Some of the best hotel or guesthouse deals I found when I first started traveling were from personal recommendations from other backpackers met on the road and from pure legwork: walking into places and asking the price. I often spend a bit more than that now, but I’ll often still arrive with no reservations at all.
Fast forward to now and it appears to be so much easier to find a good deal and book a hotel where you’re going. You can just pull up Expedia, Travelocity, or Hotels.com—or on the cheaper end of the scale, Hostelbookers or Hostelworld. Here’s a fact that few travelers seem to grasp though: there are thousands of hotels not listed on any of these sites.
You can see a few reasons for this in this Gadling article from one of the guys who runs EuroCheapo: The Best Offline Budget Hotels in Paris. He’s talking about how to find a decent place to sleep for less than 75 euros a night ($105) in the most popular city in the world for tourists, but you can apply that some logic to almost anywhere. The owners of these businesses don’t think it’s worth it to pay the hefty commissions. You can’t book them on any website period except maybe their own ugly one built in 1998 and barely updated since. Don’t judge the independent inn by its virtual facade.
A while back I poked around for a half hour before booking a hotel in San Cristobal de Chiapas in Mexico for an adventure travel summit I’m attending. I looked at what was on the big booking sites and wasn’t seeing any good deals at a nice looking place in the center. I looked at prices on the convention organizer’s recommendations on their booking site and thought, “I can do better.”
After tracking down some independent listings of hotels in the city on some Mexico-focused websites, I ended up with a 5-night reservation at a little hotel a few blocks from where I spent most of my time, walking distance to the center, free internet and breakfast, for 680 pesos a night double—taxes included. Thanks to a strengthening dollar and weakening peso, that currently comes out to less than $50. Similar hotels on the big booking sites were running $75 to $80 and were further from the center.
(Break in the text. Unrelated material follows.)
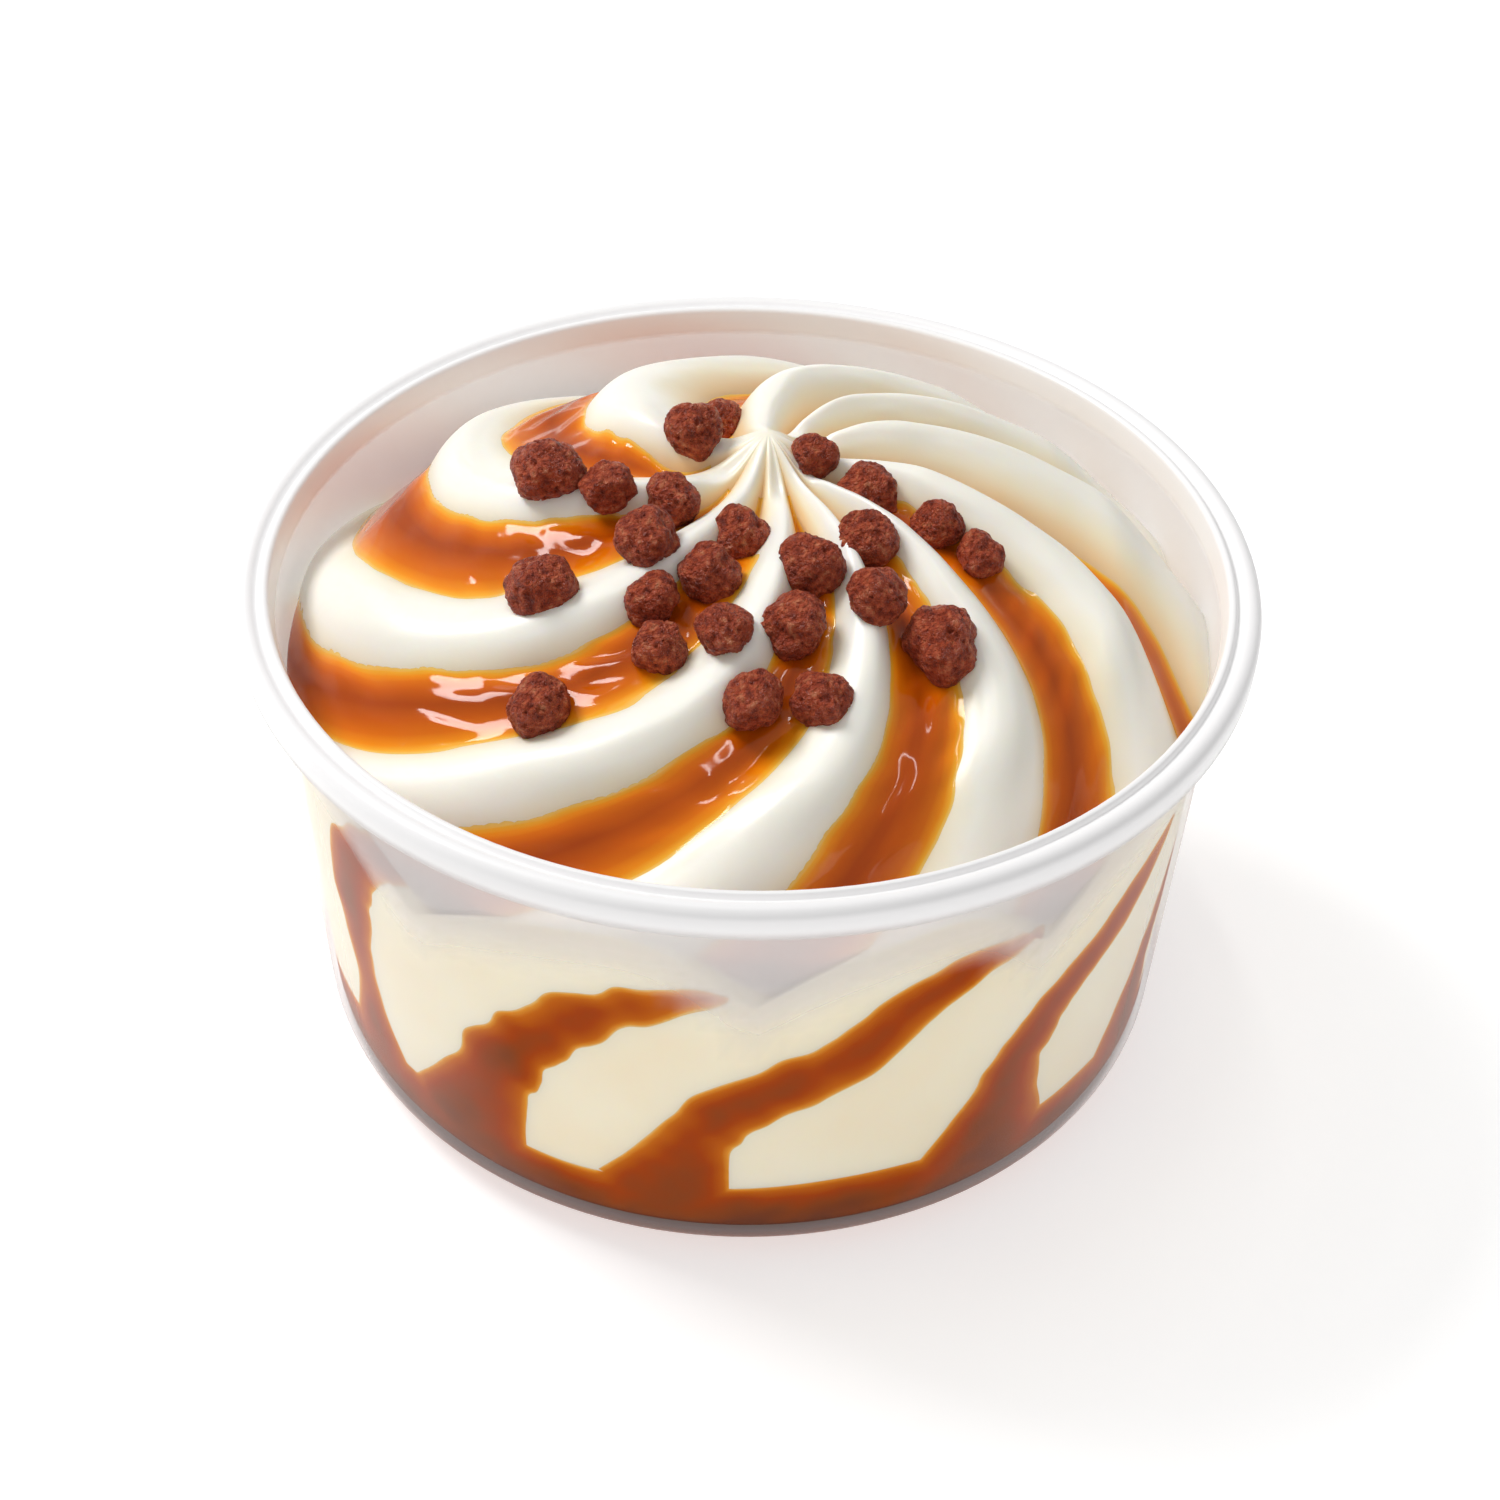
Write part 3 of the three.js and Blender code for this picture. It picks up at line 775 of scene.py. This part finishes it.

I reserved online directly through their site after looking at the various room options. Other times I’ve reserved and booked by e-mail or phone. When I’m traveling alone, or occasionally with the family, I’ll just show up and look around, old-school. Culturally this works in some places better than others and you can negotiate more with a small family-owned property than you can in a big corporate chain hotel with a part-time night clerk used to dealing with pre-booked package tourists. It’s often worth a shot though wherever. (Update 2014: the perils of booking direct include companies letting their domain or hosting expire. Now you have to book this hotel through Trivago and see what pops up.)
In this case I didn’t have much luck with my guidebook: I only had a Lonely Planet Mexico one and I’ve found most hotels in there tend to get overpriced because they get so much business without trying. One focused on a specific city/region—especially if it’s by another publisher—will usually be more helpful. I’ve personally had really good luck with recommendations in the Moon Handbook series. Moon tends to use more experienced authors who have been covering the same country for a decade or more and it shows.
Be advised this works better internationally than it does in the U.S. For better or worse, we’re a country dominated by chain hotels. Unless you’re booking a B&B, vacation home rental, or park cabin, most of the inventory is listed somewhere as it’s hard to get noticed here otherwise.
In the end, this hotel wasn’t perfect, but it was a great value. The hot water cranked, the bed was comfy, the included breakfast was decent, and the Wi-fi was fast and free.
What have been your experiences in finding hidden gems that aren’t on the big hotel booking sites?